FILE PHOTO: Jason Droege speaks at the WSJTECH live conference in Laguna Beach, California, U.S. October 22, 2019.

Mike Blake | Reuters

Scale AI’s Interim CEO Jason Droege said in a memo on Wednesday that the artificial intelligence startup is not changing course following Meta’s multibillion-dollar investment in the company last week.

“Unlike some other recent tech deals you might have heard about in the AI space, this is not a pivot or a winding down,” Droege wrote in a post directed at customers, employees and investors.

Meta has a 49% stake in Scale after its $14.3 billion investment, though the social media company will not have any voting power. Scale AI’s founder Alexandr Wang, along with a small number of other Scale employees, will join Meta as part of the agreement.
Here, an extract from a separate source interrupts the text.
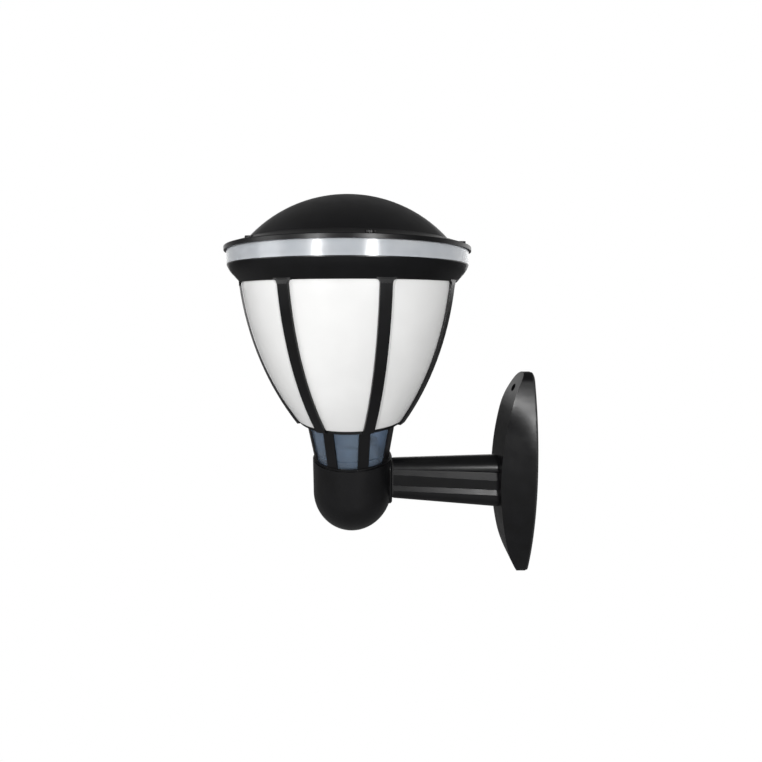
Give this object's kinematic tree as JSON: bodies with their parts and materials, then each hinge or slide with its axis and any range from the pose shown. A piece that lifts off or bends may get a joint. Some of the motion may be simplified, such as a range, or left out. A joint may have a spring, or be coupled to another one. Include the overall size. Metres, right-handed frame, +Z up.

“Scale remains, unequivocally, an independent company,” Droege wrote. “This deal rewards many of the people who helped build Scale into what it is today, but more importantly to me, it’s also a validation of the course we’re on.”

Scale AI appointed Droege, the company’s chief strategy officer, to serve as its interim chief executive following the deal. Droege wrote that Scale AI is still “a well-resourced company” that has “multiple promising lines of business.”

Founded in 2016, Scale AI rose to prominence by helping major tech companies like OpenAI, Google and Microsoft prepare data they use to train cutting-edge AI models. Meta has been one of Scale AI’s biggest customers.

Droege said the company is “not slowing down” and remains committed to its data and application business units. Scale will also continue to be model agnostic, he added.

“The need for high-quality data for AI models remains significant, and with the largest network of experts training AI, we are set up well to help model builders keep pushing the frontier of what’s possible,” Droege wrote.

But some of Scale AI’s tech customers may be having doubts.

OpenAI confirmed to CNBC on Wednesday that it has been wrapping up its work with Scale AI over the past six to 12 months. The company said it’s looking to work with other data providers that have kept pace with innovation, and that its decision to wind down its work with Scale wasn’t influenced by the Meta partnership.

Google is also reportedly cutting ties with Scale following the company’s deal with Meta, according to a report from Reuters. Google declined to comment.